D’autres démocrates de premier plan au Congrès ont tenu des propos similaires, attaquant les défenseurs de gauche de l’avortement, défendant l’administration Biden et demandant aux électeurs de soutenir les démocrates en novembre. Alexandria Ocasio-Cortez (démocrate de New York), membre des Socialistes démocrates d’Amérique (DSA), a fait l’éloge de l’affirmation superficielle de Biden selon laquelle les démocrates devraient adopter une loi qui défende le droit à l’avortement indépendamment de l’obstruction parlementaire, une proposition qui était morte à l’arrivée en raison de l’opposition au sein même du Parti démocrate. «Maintenant, c’est sérieux», a déclaré Ocasio-Cortez, conférant une légitimité politique au gouvernement de droite de Biden.

L’état décrépit de la «démocratie» américaine est tel qu’une minuscule minorité de droite composée de fanatiques religieux dicte la politique sociale dans un pays où 70 pour cent de la population soutient le droit à l’avortement.
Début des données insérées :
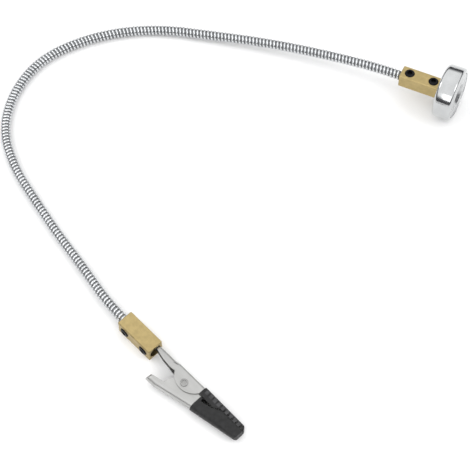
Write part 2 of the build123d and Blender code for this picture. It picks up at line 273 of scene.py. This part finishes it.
class ClipSettings(bpy.types.PropertyGroup):
    """The clip's sheet metal and its covers"""

    edge_round: bpy.props.FloatProperty(
        name="Sheet edge",
        description="Rounding of the stamped sheet's edges",
        default=0.12 * MM,
        min=0.02 * MM,
        max=0.3 * MM,
        unit="LENGTH",
    )
    cover_voxel: bpy.props.FloatProperty(
        name="Cover grain",
        description="Size of the covers' mesh cells",
        default=0.2 * MM,
        min=0.1 * MM,
        max=0.5 * MM,
        unit="LENGTH",
    )
    ridge_pitch: bpy.props.FloatProperty(
        name="Grip pitch",
        description="From one grip pad to the next",
        default=3.1 * MM,
        min=1.0 * MM,
        max=6.0 * MM,
        unit="LENGTH",
    )


class FinishSettings(bpy.types.PropertyGroup):
    """The colours of the clamp's materials"""

    chrome: bpy.props.FloatVectorProperty(
        name="Chrome",
        description="Colour of the arm's wires",
        subtype="COLOR",
        default=(0.66, 0.675, 0.69),
    )
    nickel: bpy.props.FloatVectorProperty(
        name="Nickel",
        description="Colour of the magnet's plating",
        subtype="COLOR",
        default=(0.55, 0.56, 0.565),
    )
    brass: bpy.props.FloatVectorProperty(
        name="Brass",
        description="Colour of the blocks",
        subtype="COLOR",
        default=(0.45, 0.352, 0.165),
    )
    steel: bpy.props.FloatVectorProperty(
        name="Clip steel",
        description="Colour of the clip's sheet metal",
        subtype="COLOR",
        default=(0.48, 0.48, 0.47),
    )
    black: bpy.props.FloatVectorProperty(
        name="Black oxide",
        description="Colour of the set screws",
        subtype="COLOR",
        default=(0.018, 0.018, 0.020),
    )
    vinyl: bpy.props.FloatVectorProperty(
        name="Vinyl",
        description="Colour of the jaw covers",
        subtype="COLOR",
        default=(0.012, 0.012, 0.0125),
    )


class StageSettings(bpy.types.PropertyGroup):
    """The floor, the room and where the camera stands"""

    floor: bpy.props.FloatVectorProperty(
        name="Floor",
        description="Colour of the floor",
        subtype="COLOR",
        default=(0.93, 0.93, 0.93),
    )
    world: bpy.props.FloatProperty(
        name="Surround",
        description="Brightness of the room",
        default=1.3,
        min=0.0,
        max=5.0,
    )
    azimuth: bpy.props.FloatProperty(
        name="Azimuth",
        description="Camera's bearing",
        default=math.radians(25.28),
        subtype="ANGLE",
    )
    elevation: bpy.props.FloatProperty(
        name="Elevation",
        description="Camera's height above the horizon",
        default=math.radians(61.18),
        subtype="ANGLE",
    )


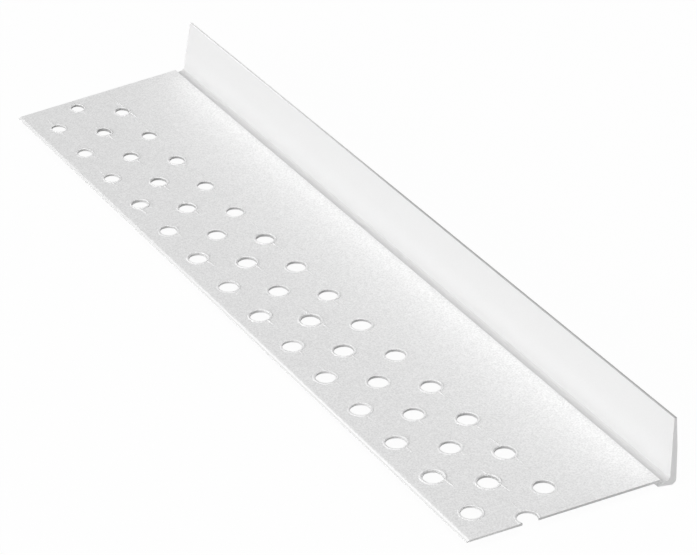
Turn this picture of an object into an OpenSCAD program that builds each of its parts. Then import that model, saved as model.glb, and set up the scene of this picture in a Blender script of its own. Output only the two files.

Aucun changement progressiste ne viendra d’un travail au sein de ce système corrompu. La défense de tous les droits démocratiques fondamentaux, y compris la défense de la Dre Bernard, exige la mobilisation politique de la classe ouvrière contre l’ensemble de l’establishment politique capitaliste. Un tel mouvement doit être lié à la lutte contre l’augmentation du coût de la vie et l’impact dévastateur de l’inflation, et doit être développé indépendamment des deux partis de la réaction capitaliste et en opposition à eux.